Police Torture on Chicago's Southside

From 1972 to 1991, over 110 Black men and women were tortured by former Chicago Police Commander Jon Burge and a ring of white detectives under his command at Area 2 and 3 Police Headquarters in Chicago, Illinois. The torture techniques included electrically shocking men's genitals, ears, and fingers with cattle prods or an electric shock box; suffocating individuals with typewriter covers or plastic garbage bags; mock executions with firearms; beatings with telephone books and rubber hoses; and, in one instance, anally raping a man with a cattle prod.

In addition to inflicting excruciating physical pain, the detectives also routinely tormented the survivors with racist epithets and slurs throughout their interrogations. Darrell Cannon recounts that, throughout his interrogation, he no longer had a name and was only known as "nigger." The electric shock box was commonly referred to as the "nigger box." Detectives threatened to hang Gregory Banks, another torture survivor, "like other niggers" - making a clear reference to lynchings.
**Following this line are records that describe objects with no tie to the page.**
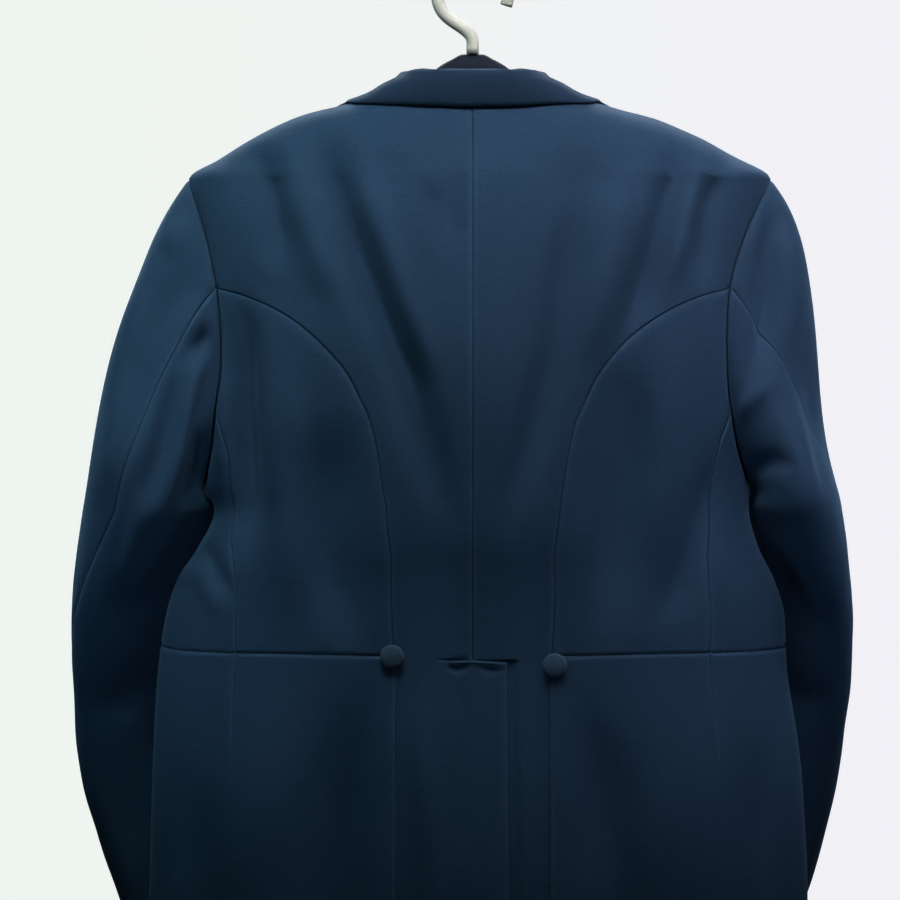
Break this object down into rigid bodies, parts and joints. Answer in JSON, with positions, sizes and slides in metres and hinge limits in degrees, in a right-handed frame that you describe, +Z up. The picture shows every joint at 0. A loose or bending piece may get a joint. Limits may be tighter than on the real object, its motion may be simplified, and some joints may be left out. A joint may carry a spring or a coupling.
{
  "type": "morning coat on a hanger",
  "caption": "Dark navy wool morning coat seen from the back, with long tails, on a plain hanger with a pale hook.",
  "frame": {"origin": "where the hook's bend rests on its rail, inside the top of the bend", "axes": "+Z is up, the coat's back faces -Y, and +X is to the right of someone who looks at its back"},
  "size_m": [0.6385, 0.2661, 1.1399],
  "materials": {
    "wool": "matte",
    "button_wool": "matte",
    "hanger_dark": "matte",
    "hook_pale": "satin"
  },
  "bodies": {
    "root": {"back_left": "wool", "back_right": "wool", "side_body_left": "wool", "side_body_right": "wool", "front_left": "wool", "front_right": "wool", "skirt_left": "wool", "skirt_right": "wool", "top_sleeve_left": "wool", "top_sleeve_right": "wool", "under_sleeve_left": "wool", "under_sleeve_right": "wool", "lapel_left": "wool", "lapel_right": "wool", "collar": "wool", "back_button_left": "button_wool", "back_button_right": "button_wool", "front_button": "button_wool", "hanger": "hanger_dark", "hook": "hook_pale"}
  },
  "joints": []
}
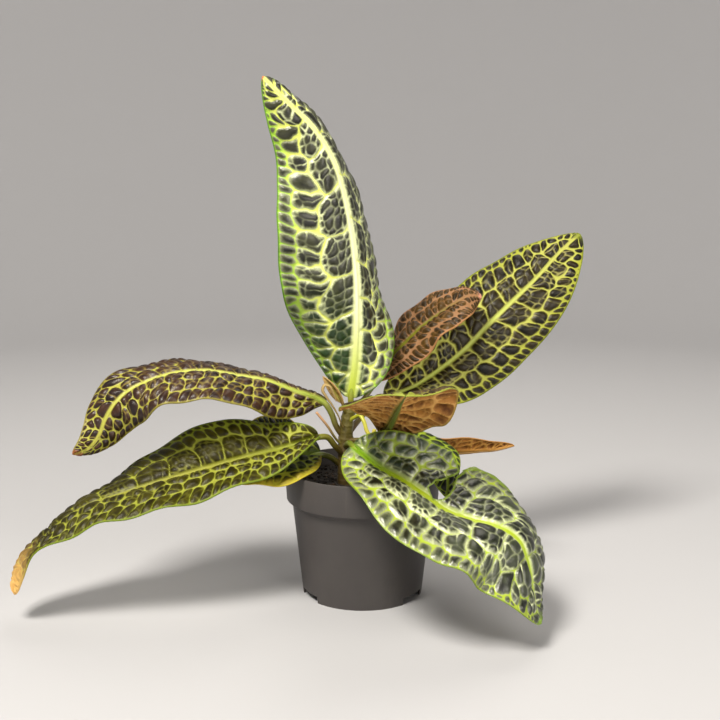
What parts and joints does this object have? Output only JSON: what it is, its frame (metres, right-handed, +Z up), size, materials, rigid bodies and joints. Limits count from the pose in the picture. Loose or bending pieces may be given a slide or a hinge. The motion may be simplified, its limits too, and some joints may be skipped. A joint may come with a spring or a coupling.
{
  "type": "potted labisia",
  "caption": "Potted house plant with long net-veined leaves on a short stem, in a round tapered nursery pot filled with soil.",
  "frame": {"origin": "middle of the pot's foot, on the surface it stands on", "axes": "+Z up along the pot's axis, +X to the right along the plant's widest spread, -Y towards the viewer in front"},
  "size_m": [0.4419, 0.2514, 0.3916],
  "materials": {
    "leaf_green": "glossy",
    "leaf_purple": "glossy",
    "leaf_brown": "satin",
    "stem_green": "satin",
    "potting_soil": "matte",
    "pot_plastic": "satin"
  },
  "bodies": {
    "root": {"pot": "pot_plastic", "soil": "potting_soil", "stem": "stem_green", "leaf_tall": "leaf_green", "leaf_right_rear": "leaf_green", "leaf_front_right": "leaf_green", "leaf_right_dark": "leaf_green", "leaf_lower_left": "leaf_green", "leaf_low_left": "leaf_green", "leaf_left": "leaf_purple", "leaf_young": "leaf_brown", "leaf_front": "leaf_brown", "leaf_right_edge": "leaf_brown", "leaf_unfolding": "leaf_brown", "leaf_curled": "leaf_brown"}
  },
  "joints": []
}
Burge and his men systematically engaged in acts of torture and racist verbal abuse to extract confessions, which were then introduced as powerful pieces of incriminating evidence at scores of survivors' trials to secure their convictions and, in eleven cases, to obtain their death sentences. In the vast majority of these cases, the survivors complained about the torture and abuse they suffered at the hands of Burge and his men in their criminal proceedings, seeking to suppress their confessions on the basis that they were physically coerced in violation of their Fifth and Fourteenth Amendment rights. In so doing, they courageously testified at hearings before judges and later before juries, laying bare the details of their painful, terrifying, humiliating, and degrading interrogations. At each of these proceedings, the detectives routinely and cavalierly denied under oath that any torture or coercion occurred. Judges and juries routinely credited the word of white police detectives over those of Black torture survivors, facilitating the admission of these confessions in the criminal proceedings.